A comprehensive plan needs to be put in place for the crop and animal farmers in Berbice

Dear Editor,
Crop and animal farming are the two lifeblood industries in Berbice. These two, for eons, have coexisted in harmonious unity, however, in recent times that existence has been strained as the standing crop farms are invaded by the roving animals and this is not going down well for everybody. When the two husbandry types have to compete for the same geographical space, there is bound to be trouble.
In this regard, the livestock farmers have to seek alternative grazing grounds far away from the crop farms.

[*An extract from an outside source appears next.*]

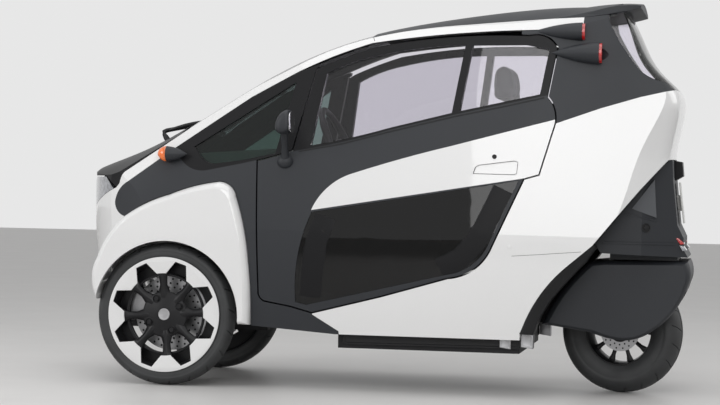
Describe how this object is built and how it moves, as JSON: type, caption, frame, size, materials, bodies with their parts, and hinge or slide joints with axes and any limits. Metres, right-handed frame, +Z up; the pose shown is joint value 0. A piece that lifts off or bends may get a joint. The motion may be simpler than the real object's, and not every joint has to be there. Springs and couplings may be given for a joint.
{
  "type": "three wheeled car",
  "caption": "Narrow enclosed electric car on three wheels, steered by the rear wheel, with tandem seats, glazed side doors and a sloping wraparound cabin.",
  "frame": {"origin": "on the ground below the middle of the overall length and width", "axes": "+X forward, +Y to the car's left, +Z up"},
  "size_m": [2.3571, 1.12, 1.4759],
  "materials": {
    "paint_white": "pearl gloss",
    "paint_grey": "satin",
    "gloss_black": "gloss",
    "glass_clear": "clear",
    "glass_green": "tinted",
    "glass_dark": "dark tint",
    "lens_clear": "clear lens",
    "lens_amber": "gloss",
    "lens_red": "gloss",
    "tyre_rubber": "matt",
    "rim_white": "gloss",
    "spider_black": "satin",
    "disc_steel": "brushed",
    "chassis": "satin",
    "cast_alloy": "cast",
    "seat_cloth": "woven",
    "trim_light": "grained",
    "trim_black": "grained",
    "plate_white": "satin"
  },
  "bodies": {
    "body": {"front_fenders": "paint_white", "cowl_sides": "paint_grey", "sill_wedges": "paint_grey", "roof_rails": "paint_white", "c_pillars": "paint_grey", "rear_quarters": "paint_white", "quarter_frames": "gloss_black", "quarter_glass": "glass_green", "nose_cover": "paint_white", "windshield": "glass_clear", "rear_glass": "glass_clear", "headlamps": "lens_clear", "hood": "gloss_black", "roof_panel": "paint_grey", "tail_unit": "paint_grey", "rear_fender": "paint_grey", "lamp_pods": "paint_grey", "signal_lenses": "lens_amber", "red_lenses": "lens_red", "plate_lamp": "gloss_black", "number_plate": "plate_white", "cabin_tub": "chassis", "dashboard": "trim_light", "battery_block": "chassis", "front_seat_cushion": "seat_cloth", "front_seat_back": "seat_cloth", "front_headrest": "seat_cloth", "rear_seat_cushion": "seat_cloth", "rear_seat_back": "seat_cloth", "rear_seat_base": "trim_black", "steering_wheel": "trim_black", "front_frame": "chassis", "suspension_arms": "chassis", "front_knuckles": "cast_alloy", "front_calipers": "cast_alloy"},
    "front_wheel_left": {"front_tyre_left": "tyre_rubber", "front_rim_left": "rim_white", "front_spider_left": "spider_black", "brake_disc_left": "disc_steel"},
    "front_wheel_right": {"front_tyre_right": "tyre_rubber", "front_rim_right": "rim_white", "front_spider_right": "spider_black", "brake_disc_right": "disc_steel"},
    "rear_carrier": {"rear_arm": "chassis"},
    "rear_wheel": {"rear_tyre": "tyre_rubber", "rear_rim": "spider_black"},
    "door_left": {"door_shell_left": "paint_grey", "door_panel_left": "paint_white", "door_frame_left": "gloss_black", "door_window_left": "glass_clear", "door_lower_glass_left": "glass_dark", "door_handle_left": "paint_white", "mirror_left": "paint_grey"},
    "door_right": {"door_shell_right": "paint_grey", "door_panel_right": "paint_white", "door_frame_right": "gloss_black", "door_window_right": "glass_clear", "door_lower_glass_right": "glass_dark", "door_handle_right": "paint_white", "mirror_right": "paint_grey"}
  },
  "joints": [
    {"name": "front_wheel_left_spin", "type": "hinge", "parent": "body", "child": "front_wheel_left", "pos_m": [0.784, 0.365, 0.27], "axis": [0, 1, 0], "continuous": true},
    {"name": "front_wheel_right_spin", "type": "hinge", "parent": "body", "child": "front_wheel_right", "pos_m": [0.784, -0.365, 0.27], "axis": [0, 1, 0], "continuous": true},
    {"name": "rear_steer", "type": "hinge", "parent": "body", "child": "rear_carrier", "pos_m": [-0.916, 0, 0.5], "axis": [0, 0, 1], "range_deg": [-12, 40]},
    {"name": "rear_wheel_spin", "type": "hinge", "parent": "rear_carrier", "child": "rear_wheel", "pos_m": [-0.916, 0, 0.235], "axis": [0.2419, 0.9703, 0], "continuous": true},
    {"name": "door_left_hinge", "type": "hinge", "parent": "body", "child": "door_left", "pos_m": [0.439, 0.416, 0.6], "axis": [0, 0, -1], "range_deg": [0, 65]},
    {"name": "door_right_hinge", "type": "hinge", "parent": "body", "child": "door_right", "pos_m": [0.439, -0.416, 0.6], "axis": [0, 0, 1], "range_deg": [0, 65]}
  ]
}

Now, here is where the real problem steps in as the farmers of larger herds of cattle and ruminants, are faced with the task of putting their animals out to grazing grounds that are far away from their homes and not being attended to. When the animals are bereft of the watchful eyes of the owners, the problem of animal rustling sets in. As a Berbician myself, I am well acquainted with this situation.
Recently we heard of farmers losing their livelihood to cattle rustling, and this does not augur well for the industry. Something has to be done urgently to bring this situation under control.
There are a few options available and the Government has to play a leading role in putting things in place. Firstly, there can be a putting in place of communal grazing grounds in the backlands with the animals being attended to by rangers. These rangers are to be paid workers, either by the RDC or from a fee collected from the farmers themselves.
Secondly, farmers can adopt a zero-grazing programme, where feed or forage is cut and brought to the animals. This is economical for the smaller animals like ruminants, however, for the larger animals that consume more food, a rotational programme is more applicable.
With a rotational grazing programme, certain expensive infrastructural works have to be put in place such as fencing the pasture as well as the planting of nutritious grasses. The stocking rate and other factors have to be taken into consideration, which leads me back to the original plan of grazing in the open savannah, with paid rangers to attend to the animals.
Despite the oil boom, farming still remains the leading industry in Berbice and the solving of the nagging problems plaguing the industry must be tackled immediately in order for the industry to be saved. A careful and comprehensive plan needs to be put in place so that all the farmers can be comfortable working with it.